The breathtaking view on a drive through the Buffalo region.
While driving through Arkansas’ picturesque Buffalo River valley, I spotted an elderly man sitting on the porch of an old-fashioned house perched on a hill.
In the split second I saw him, he caught my attention. I wondered about his story as he looked out from the peaceful porch, across the road, and over the shadow-shaded hills that have helped make the Buffalo River a destination.
I was so struck over what his story might be — if nothing more than simply how he came to live in this place of beauty that draws people from everywhere — that I turned around.

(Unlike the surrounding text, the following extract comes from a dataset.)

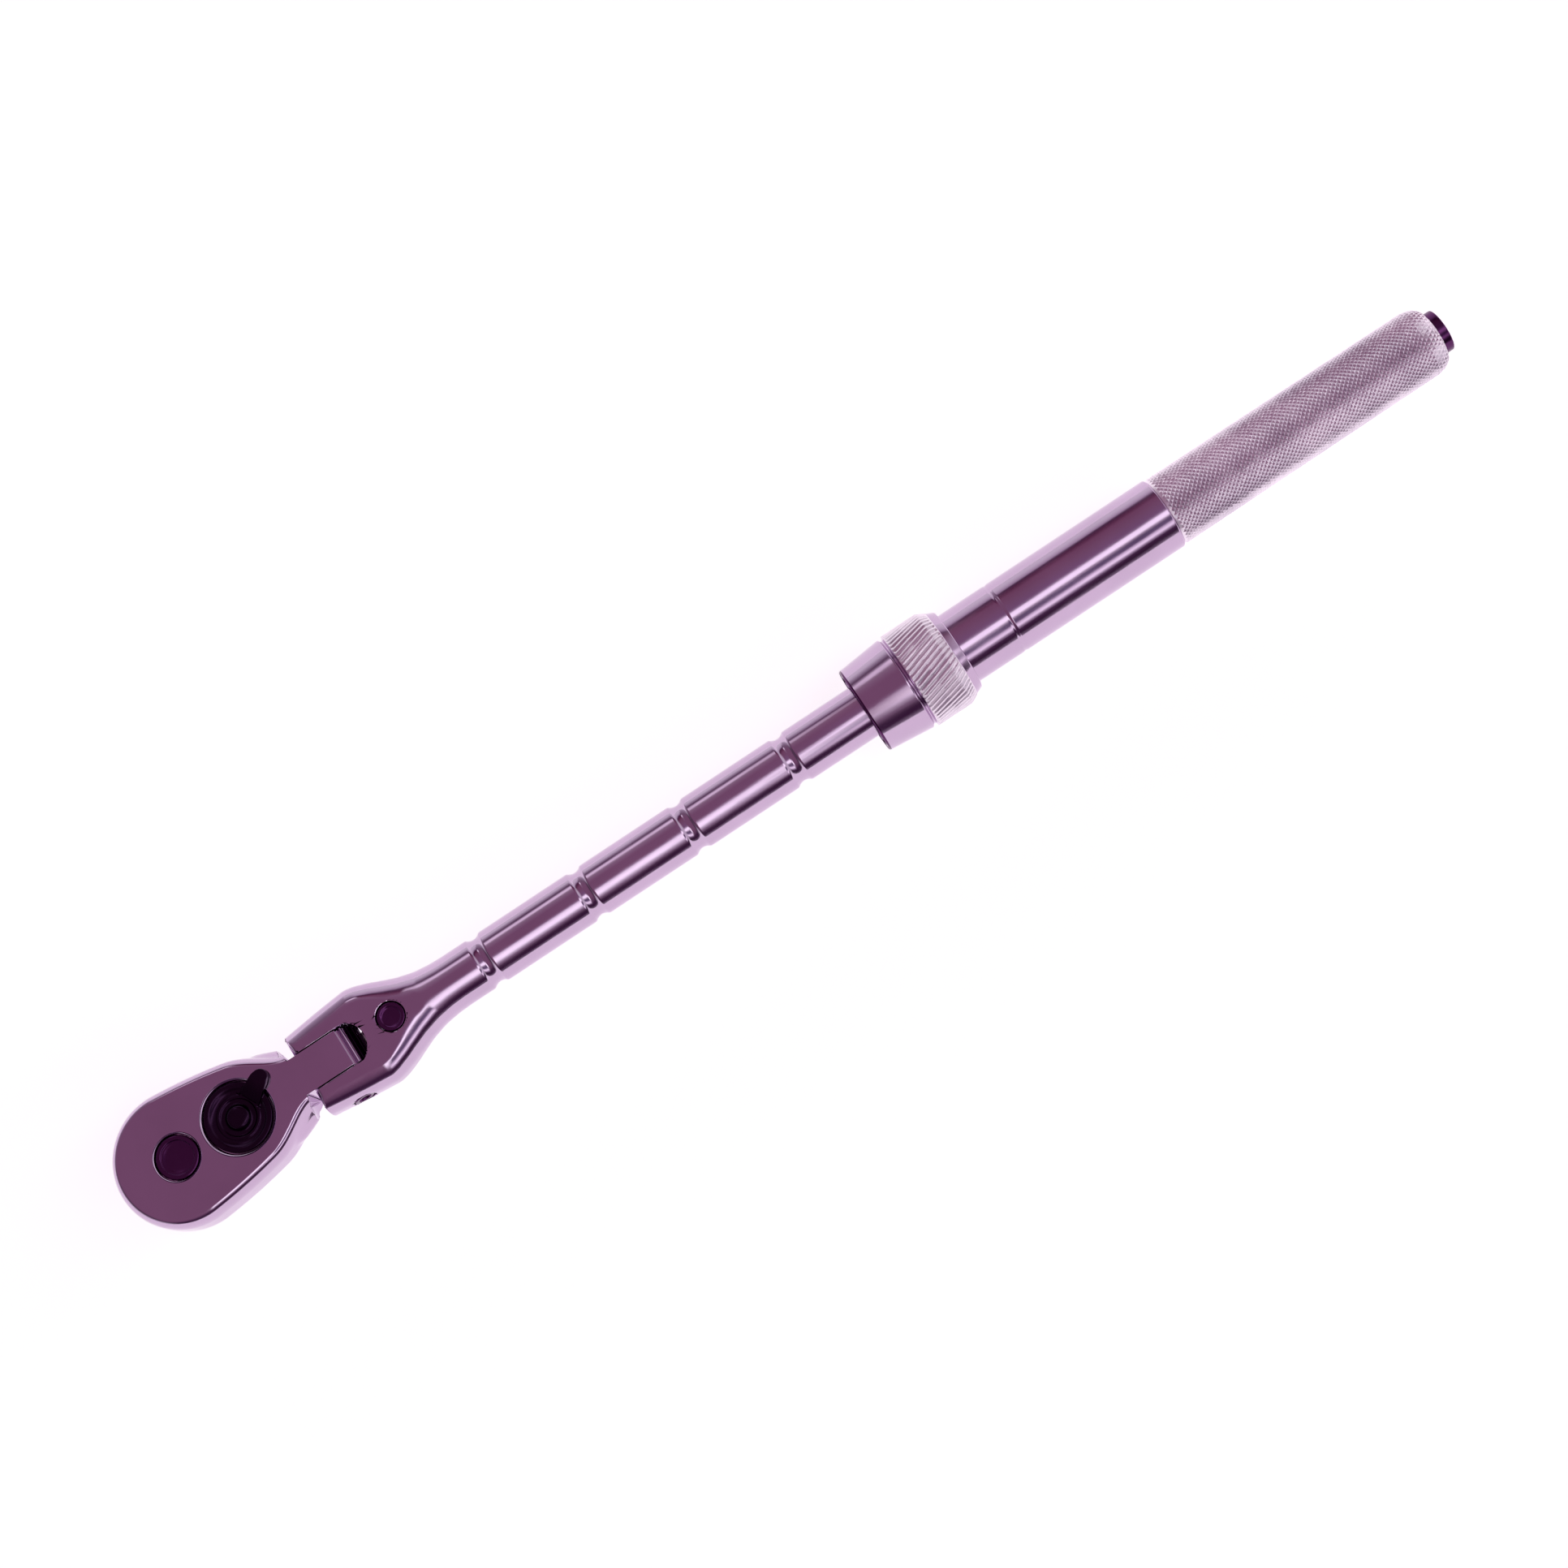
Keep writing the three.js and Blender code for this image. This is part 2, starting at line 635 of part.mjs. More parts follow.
function hingePin() {

	const dimple = 0.6;
	return turned( 'y', [
		[ 0, - PIN_HALF + dimple ], [ 1.7, - PIN_HALF + dimple ], [ 2, - PIN_HALF ], [ PIN_RADIUS - 0.5, - PIN_HALF ],
		[ PIN_RADIUS, - PIN_HALF + 0.5 ], [ PIN_RADIUS, PIN_HALF - 0.5 ], [ PIN_RADIUS - 0.5, PIN_HALF ],
		[ 2, PIN_HALF ], [ 1.7, PIN_HALF - dimple ], [ 0, PIN_HALF - dimple ],
	], SMALL_ROUND ).translate( HINGE_X, 0, 0 );

}

// The bolt's slanted slot and the button's slanted stem run side by side, so that pressing draws the bolt back.
function slantedBar( halfLength, halfWidth, from, to ) {

	const slope = LOCK_BOLT_TRAVEL / LOCK_BUTTON_TRAVEL;
	const middle = 70.6;
	return sidePlate( outline( [
		[ middle - halfLength + slope * from, from ], [ middle + halfLength + slope * from, from ],
		[ middle + halfLength + slope * to, to ], [ middle - halfLength + slope * to, to ],
	] ), halfWidth );

}

function lockBolt() {

	const round = bar( 'x', LOCK_BOLT_RADIUS, 61.7, LOCK_BOLT_END, SMALL_ROUND );
	const tip = HINGE_X + TONGUE_RADIUS - NOTCH_DEPTH + GAP;
	const blade = sidePlate( outline( [
		[ tip, - 0.2 ], [ tip + 1.2, - 0.45 ], [ 62.5, - 0.45 ], [ 62.5, 0.45 ], [ tip + 1.2, 0.45 ], [ tip, 0.2 ],
	] ), 2.6 );
	return cut( join( round, blade ), slantedBar( 1.55, 1.55, - 4, 4 ) );

}

function lockButton() {

	const cap = turned( 'z', [
		[ 0, 4.75 ], [ LOCK_BUTTON_RADIUS, 4.75 ], [ LOCK_BUTTON_RADIUS, 7.3 ], [ LOCK_BUTTON_RADIUS - 0.4, 7.7 ],
		[ 2.6, 7.3 ], [ 0, 7.15 ],
	], SMALL_ROUND ).translate( LOCK_BUTTON_X, 0, 0 );
	return join( cap, slantedBar( 1.2, 1.2, - 3.4, 5 ) );

}

// ---------------------------------------------------------------------------- handle

function noseSleeve() {

	const step = TUBE_START - GAP;
	const front = COLLAR_FRONT + 0.6;
	const body = turned( 'x', [
		[ SLEEVE_BORE, front + 0.4 ], [ SLEEVE_BORE + 0.4, front ], [ SLEEVE_RADIUS - 0.3, front ],
		[ SLEEVE_RADIUS, front + 0.3 ], [ SLEEVE_RADIUS, step ], [ SLEEVE_TAIL_RADIUS, step ],
		[ SLEEVE_TAIL_RADIUS, SLEEVE_END ], [ SLEEVE_BORE, SLEEVE_END ],
	] );
	const holes = ballAngles().map( ( angle ) => bar( 'y', BALL_RADIUS + 0.2, 5, 12, SMALL_ROUND )
		.translate( BALL_X, 0, 0 ).rotateX( angle ) );
	return cut( body, ringGroove( 'x', 9.3, 11, COLLAR_FRONT + 1.3, COLLAR_FRONT + 2.5 ), ...holes );

}

// Angles about the handle's axis, from +Y, with the first ball on top.
function ballAngles() {

	return Array.from( { length: BALLS }, ( _, i ) => Math.PI / 2 + 2 * Math.PI * i / BALLS );

}

function lockBall( angle ) {

	const clearOfRod = ROD_RADIUS + 0.1 + BALL_RADIUS;
	const ball = new THREE.SphereGeometry( BALL_RADIUS, SMALL_ROUND, 8 );
	return ball.translate( BALL_X, clearOfRod, 0 ).rotateX( angle );

}

// Knurled collar whose inner cone presses the balls into the rod as it slides forward.
function lockCollar() {

	const front = COLLAR_FRONT;
	const recess = 12.85;
	const land = recess - BALL_TRAVEL - 0.04;
	return turned( 'x', [
		[ 11.4, front ], [ 12.9, front ], [ 13.3, front + 0.5 ], [ 14.7, front + 14.3 ],
		[ 13.9, front + 14.8 ], [ 13.9, front + 15.4 ], [ 15, front + 16.2 ], [ 15, front + 27 ],
		[ 14.3, front + 28.4 ], [ 12.7, front + 32 ], [ 11.4, front + 32 ],
		[ 11.4, front + 17 ], [ SLEEVE_RADIUS + GAP, front + 17 ], [ SLEEVE_RADIUS + GAP, front + 15 ],
		[ land, front + 15 ], [ land, BALL_X + COLLAR_TRAVEL + 0.15 ], [ recess, BALL_X ],
		[ recess, front + 6.6 ], [ SLEEVE_RADIUS + GAP, front + 6.6 ], [ SLEEVE_RADIUS + GAP, front + 5.5 ],
		[ 11.4, front + 5.5 ],
	] );

}

function handleTube() {

	const roundCentre = TUBE_END - TUBE_END_ROUND;
	const endRadius = CAP_RADIUS + 0.6;
	const flangeBore = CAP_FLANGE_RADIUS + GAP;
	const flangeSeat = CAP_FLANGE_END + GAP;
	return turned( 'x', [
		[ TUBE_BORE, TUBE_START ], [ TUBE_RADIUS - 0.3, TUBE_START ], [ TUBE_RADIUS, TUBE_START + 0.3 ],
		[ TUBE_RADIUS, CRIMP_X - 0.6 ], [ TUBE_RADIUS - 0.3, CRIMP_X ], [ TUBE_RADIUS, CRIMP_X + 0.6 ],
		[ TUBE_RADIUS, GRIP_START - 0.3 ], [ GRIP_RADIUS, GRIP_START ],
		...arc( [ endRadius, roundCentre ], GRIP_END_RADIUS - endRadius, TUBE_END_ROUND, 0, 90, 7 ),
		[ CAP_RADIUS + GAP, TUBE_END ], [ CAP_RADIUS + GAP, flangeSeat ], [ flangeBore, flangeSeat ],
		[ flangeBore, TUBE_STEP_X ], [ TUBE_BORE, TUBE_STEP_X ],
	] );

}

function endCap() {

	return turned( 'x', [
		[ 0, CAP_FLANGE_START ], [ CAP_FLANGE_RADIUS, CAP_FLANGE_START ],
		[ CAP_FLANGE_RADIUS, CAP_FLANGE_END ], [ CAP_RADIUS, CAP_FLANGE_END ],
		[ CAP_RADIUS, CAP_END - 0.5 ], [ CAP_RADIUS - 0.5, CAP_END ], [ 4.8, CAP_END ],
		[ 4.4, CAP_END - 0.9 ], [ 0, CAP_END - 0.9 ],
	], SMALL_ROUND );

}

// ---------------------------------------------------------------------------- assembly

const headGroup = onHandleAxis(
	piece( 'head_body', headBody(), chrome ),
	piece( 'cover_ring', coverRing(), gearSteel ),
	piece( 'cover_snap_ring', snapRing( 'z', 12.6, 14.1, - 7.2, - 6.45, 26 ), springSteel ),
);

const driveGroup = onHandleAxis(
	piece( 'drive_gear', driveGear(), chrome ),
	piece( 'release_button', releaseButton(), polishedDark ),
	piece( 'release_spring', coil( 3.8, 0.5, 8.2, 4.5 ).translate( 0, 0, - 3.8 ), springSteel ),
	piece( 'socket_ball', socketBall(), gearSteel ),
);

const lever = new THREE.Group();
lever.rotation.z = radians( LEVER_ANGLE );
lever.add(
	piece( 'reverse_lever', reverseLever(), blackOxide ),
	piece( 'lever_clip', snapRing( 'z', 2.65, 4.8, - 5.2, - 4.85, 80 ), springSteel ),
	piece( 'pawl_spring', alongAxis( coil( 0.75, 0.2, 1.8, 2.5 ).rotateX( - Math.PI / 2 ), 'x' )
		.translate( - 0.8, 0, - 0.75 ), springSteel ),
	piece( 'pawl_plunger', turned( 'x', [ [ 0, 1.3 ], [ 1.05, 1.3 ], [ 1.05, 3.5 ], [ 0.5, 4.2 ], [ 0, 4.2 ] ], 16 )
		.translate( 0, 0, - 0.75 ), gearSteel ),
);

const pawlMesh = piece( 'pawl', pawl(), gearSteel );
pawlMesh.rotation.z = radians( PAWL_ROCK );

const reverseGroup = onHandleAxis( lever, pawlMesh );
reverseGroup.position.x = LEVER_X;

const springLength = LOCK_BORE_END - LOCK_BOLT_END - 2 * GAP;
const shankGroup = onHandleAxis(
	piece( 'shank', shank(), chrome ),
	piece( 'hinge_pin', hingePin(), polishedDark ),
	piece( 'lock_button', lockButton(), polishedDark ),
	piece( 'lock_bolt', lockBolt(), gearSteel ),
	piece( 'lock_spring', coil( 2.1, 0.4, springLength, 6.5 ).rotateY( Math.PI / 2 )
		.translate( LOCK_BOLT_END + GAP, 0, 0 ), springSteel ),
	piece( 'rod_stop_ring', snapRing( 'x', 7.4, 8.95, 280.5, 281.6, 40 ), springSteel ),
);

const webBack = COLLAR_FRONT + 17 + GAP;
const handleGroup = onHandleAxis(
	piece( 'nose_sleeve', noseSleeve(), gearSteel ),
	piece( 'collar_stop_ring', snapRing( 'x', 9.55, 10.95, COLLAR_FRONT + 1.5, COLLAR_FRONT + 2.2, 40 ), springSteel ),
	piece( 'lock_collar', lockCollar(), chrome ),
	piece( 'collar_spring', coil( 10.65, 0.45, TUBE_START - GAP - webBack, 3.5, 24 ).rotateY( Math.PI / 2 )
		.translate( webBack, 0, 0 ), springSteel ),
	piece( 'handle_tube', handleTube(), chrome ),
	piece( 'end_cap', endCap(), polishedDark ),
	...ballAngles().map( ( angle, i ) => piece( `lock_ball_${ i + 1 }`, lockBall( angle ), gearSteel ) ),
);

const wrench = new THREE.Group();
wrench.add( headGroup, driveGroup, reverseGroup, shankGroup, handleGroup );

export default wrench;
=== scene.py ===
import json
import math

import bmesh
import bpy
import numpy as np
from mathutils import Matrix, Vector


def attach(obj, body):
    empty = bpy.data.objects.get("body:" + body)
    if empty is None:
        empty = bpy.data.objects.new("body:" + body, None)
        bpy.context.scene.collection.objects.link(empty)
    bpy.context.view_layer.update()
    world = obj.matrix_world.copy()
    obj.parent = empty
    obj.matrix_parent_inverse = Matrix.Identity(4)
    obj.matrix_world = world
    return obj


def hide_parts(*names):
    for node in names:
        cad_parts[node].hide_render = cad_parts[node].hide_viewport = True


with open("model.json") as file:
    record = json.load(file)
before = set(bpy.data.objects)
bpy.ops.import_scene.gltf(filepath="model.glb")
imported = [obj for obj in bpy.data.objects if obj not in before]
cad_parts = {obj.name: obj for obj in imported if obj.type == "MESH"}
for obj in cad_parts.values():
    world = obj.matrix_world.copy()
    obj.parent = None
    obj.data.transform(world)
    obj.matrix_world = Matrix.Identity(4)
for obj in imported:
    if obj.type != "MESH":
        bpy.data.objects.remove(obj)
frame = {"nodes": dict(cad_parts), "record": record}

# Telescopic flex-head ratchet wrench: the looks. Shapes below are in millimetres about the handle's axis,
# which is AXIS_Z above the end of the square drive, and are scaled to metres when a mesh is made.

MM = 0.001
AXIS_Z = 23.9

# Head: half thickness between the flats, the drive's axis is at x = 0.
HALF = 7.9
HEAD_RADIUS = 17.1
LEVER_X = 20.4
LEVER_ANGLE = math.radians(27)
LEVER_RECESS_RADIUS = 10.4
BUTTON_BORE_RADIUS = 6.7

# Flex joint.
HINGE_X = 52.6
HINGE_BORE_RADIUS = 3.5
TONGUE_RADIUS = 8.4
TONGUE_HALF_WIDTH = 5.7
NOTCH_FLOOR_RADIUS = 7.2
NOTCH_STEP = 15
LOCK_BUTTON_X = 71.8

# Rod and its ring grooves.
EAR_X = 42.5
ROD_START = 92.0
ROD_RADIUS = 8.0
ROD_END = 283.4
GROOVE_DEPTH = 0.95
GROOVE_ROUND = 3.0
GROOVES = [102.3 + 34.3 * i for i in range(5)]

# Collar, handle tube and its cap.
BALL_X = 239.5
COLLAR_FRONT = 230.0
COLLAR_RADIUS = 15.0
RIBS_START = COLLAR_FRONT + 15.7
RIBS_END = COLLAR_FRONT + 29.5
TUBE_START = 256.5
TUBE_RADIUS = 11.0
TUBE_BORE = 9.3
CRIMP_X = 277.9
GRIP_START = 332.0
GRIP_START_RADIUS = 10.75
GRIP_END_RADIUS = 10.35
TUBE_END = 423.2
TUBE_END_ROUND = 5.7
TUBE_MOUTH_RADIUS = 7.1
FLANGE_RADIUS = 8.0
FLANGE_START = 420.9
FLANGE_END = 421.8
CAP_RADIUS = 6.5
CAP_END = 426.0
GAP = 0.3

ROUND = 160
SMALL_ROUND = 64

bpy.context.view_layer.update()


# ---------------------------------------------------------------- meshes

def mesh_object(name, points, faces):
    """An object from points in millimetres about the handle's axis."""
    mesh = bpy.data.meshes.new(name)
    mesh.from_pydata([(x * MM, y * MM, (z + AXIS_Z) * MM) for x, y, z in points], [], faces)
    mesh.validate()
    obj = bpy.data.objects.new(name, mesh)
    bpy.context.scene.collection.objects.link(obj)
    return obj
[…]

I drove back by; still he sat, assuredly silent. I wanted to speak with him, but didn’t know what excuse I could give. It seemed a bit odd to pull up at his house, park my car and saunter up to the porch without anything other than “You look interesting.”
So instead, I looked across the road at a statuesque old barn, likely here for many years before the Buffalo’s beauty was as well-known. I thought I could ask to take a photograph of it, and that might lead to a conversation.
So I pulled up, walked to the porch and asked to take the picture.
Clad in a blue button-down shirt and glasses, he was leaning back in an old wooden rocking chair. A walker folded near him, he was armed with not one — but two — flyswatters as he watched the world pass in front of his eyes.
I gave my request and he said, sure, I could take photos. So I did, and I asked if the barn had been there for many years. He said yes. I asked if he also was from the area; he immediately specified that locally, there are “here’s and come-here’s” and he falls in the latter category, although he has lived much of his advanced age in this very spot.
Our conversation didn’t reveal anything earth-shattering. I heard a few details of his life; that he spends much time on the porch, watching the seasons change and the flow of traffic that has become much more frequent than when he moved there in the first place. He spoke of his support as an “anti-dammer,” back when the Buffalo was threatened years ago, and his support of establishing a park. We talked a bit about farming and flowers and of the good hiking opportunities nearby.
I soon said goodbye and navigated onward around the hills and hollows and sun-dappled fields. But for a few minutes, lives intersected that likely will never meet again.
I asked him he might allow me to write about his life, but he preferred I not. So instead, I have hopefully shared enough for a taste of a meaningful moment, but not so much as to give him away.
And regardless of “who” he is, he reminds me, once again, that we all have a story to tell. And we should be grateful for the ones we’re privileged to come in contact with, even for a moment.